É correto dar uma chance ao Marcelo Queiroga. O novo ministro produziu uma das melhores frases da pandemia, e que pode ser lida de várias maneiras. “É hora de produzir luz, não calor”, disse ele. Boa vontade o ministro tem. Conhecimento também. Seus primeiros passos foram símbolos importantes, como a visita a hospitais públicos e faculdades de Medicina e Farmácia de São Paulo. Ele aprendeu a usar a máscara. Antes era frouxa e ficava o tempo todo escorregando do nariz. Agora são duas. Outra coisa, em época de epidemia não se abraça as pessoas, nem mesmo o doutor Kalil.

Funciona, sim

Bobagem dizer que não se deve decretar um lockdown porque não funcionaria, que ficaria apenas no papel, como afirmou o vice-presidente Hamilton Mourão.
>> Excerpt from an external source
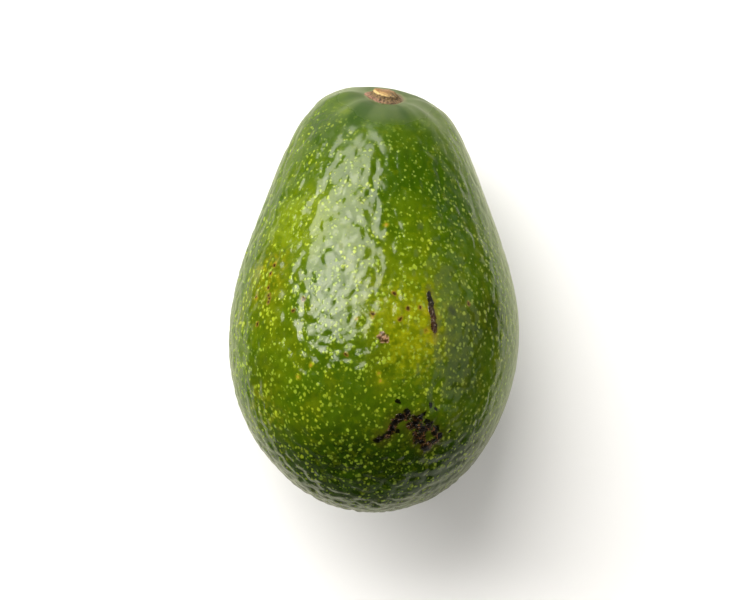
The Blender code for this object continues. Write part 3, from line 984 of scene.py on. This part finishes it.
def soft_box(name, direction, distance, size, power, colour, spin, lights=True, mirrored=True):
    """Hang a rectangle of soft light that faces the fruit."""
    light = bpy.data.lights.new(name, "AREA")
    light.shape = "RECTANGLE"
    light.size, light.size_y = size
    light.energy = power
    light.color = colour
    holder = bpy.data.objects.new(name, light)
    away = Vector(direction).normalized()
    holder.location = away * distance
    turn = away.to_track_quat("Z", "Y") @ Quaternion((0.0, 0.0, 1.0), math.radians(spin))
    holder.rotation_euler = turn.to_euler()
    holder.visible_diffuse = lights
    holder.visible_glossy = mirrored
    bpy.context.scene.collection.objects.link(holder)


def hang_lights():
    """Hang the key light, and the sheets and cards that the skin mirrors."""
    soft_box(*KEY_LIGHT, mirrored=False)
    for light in GLOSS_LIGHTS:
        soft_box(*light, lights=False)


def light_world():
    """Light the room: pale to look at, dim to be lit by, and nearly dark in the skin's gloss."""
    world = bpy.data.worlds.new("studio")
    bpy.context.scene.world = world
    world.use_nodes = True
    room = Nodes(world.node_tree)
    rays = room.node("ShaderNodeLightPath")
    fill = room.node("ShaderNodeMix", {}, {
        "Factor": rays.outputs["Is Glossy Ray"], "A": ROOM_FILL, "B": ROOM_MIRRORED,
    })
    shown = room.node("ShaderNodeMix", {}, {
        "Factor": rays.outputs["Is Camera Ray"], "A": fill.outputs["Result"], "B": ROOM_SEEN,
    })
    air = room.node("ShaderNodeBackground", {}, {"Color": ROOM_COLOUR, "Strength": shown.outputs["Result"]})
    room.node("ShaderNodeOutputWorld", {}, {0: air.outputs[0]})


def set_camera(low, high):
    """Look straight down on the fruit with a long lens, the stem at the top."""
    belly = low.z + 0.5 * (high.z - low.z)
    lens = bpy.data.cameras.new("camera")
    lens.lens = LENS
    lens.sensor_width = SENSOR
    lens.clip_end = VIEW_DEPTH
    camera = bpy.data.objects.new("camera", lens)
    distance = LENS * VIEW_WIDTH / SENSOR
    camera.location = (*AIM, belly + distance)
    camera.rotation_euler = (0.0, 0.0, math.radians(ROLL))
    bpy.context.scene.collection.objects.link(camera)
    bpy.context.scene.camera = camera


def main():
    """Grow the fruit in place of its solids, and set up the studio around it."""
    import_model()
    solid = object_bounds()
    skin = grow_fruit()
    stub = carve_stub()
    shift = set_down([skin, stub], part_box("fruit"))
    skin.data.materials.append(skin_finish(shift))
    stub.data.materials.append(wood_finish(shift))
    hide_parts("fruit")
    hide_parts("stem_stub")
    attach(skin, "root")
    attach(stub, "root")
    lay_floor()
    hang_lights()
    light_world()
    set_camera(*solid)
    bpy.context.scene.view_settings.view_transform = "Standard"


main()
Vamos considerar que 10% desobedeçam a orientação. Ainda assim, 90% atenderiam a ordem e ficariam em casa. Ou 20% contra 80%, não importa, a maioria obedeceria o decreto. Veja o exemplo das praias do Rio. Você anda pela orla e encontra aqui e ali pessoas na areia, na água, sentadas numa canga. Mas são poucas, teimosas e negacionistas, que não representam o fracasso da restrição. Ao contrário, provam a sua eficiência. Lockdown + Vacinação = Solução.

Nosso Rio

Não se pode negar que o prefeito Eduardo Paes quer o melhor para o Rio. É verdade que ele demorou a se mexer contra a Covid, mas enfim agiu dura e corretamente. Atacá-lo por impor restrições no funcionamento da cidade é fazer o jogo do negacionismo e do bolsonarismo. Paes, que até chegou a se nomear “parceiro” de Bolsonaro no Rio, afinal acordou.

Jabuticaba

Não se trata de uma jabuticaba. Segundo o advogado Hélio Saboya Filho, cobrar direitos autorais de hotéis por execução de música em seus quartos ocorre em todo o mundo, não apenas por aqui. O STJ aceitou o argumento e decidiu que a cobrança é legal, encerrando longa batalha entre hoteleiros e autores musicais.

O leitor pergunta

Paulo Pereira, assinante do jornal, escreveu perguntando em que pé estão as investigações do derramamento de óleo no mar do Nordeste, de 2019. Já vamos para dois anos desde o desastre que enlameou praias de 11 estados, inclusive do Rio. A pergunta deve ser enviada para a Marinha, almirante Ilques Barbosa Júnior, já que o país não pode contar mesmo com Ricardo Salles, o ministro do Meio Ambiente, originário da mesma cepa de Araújo e Weintraub.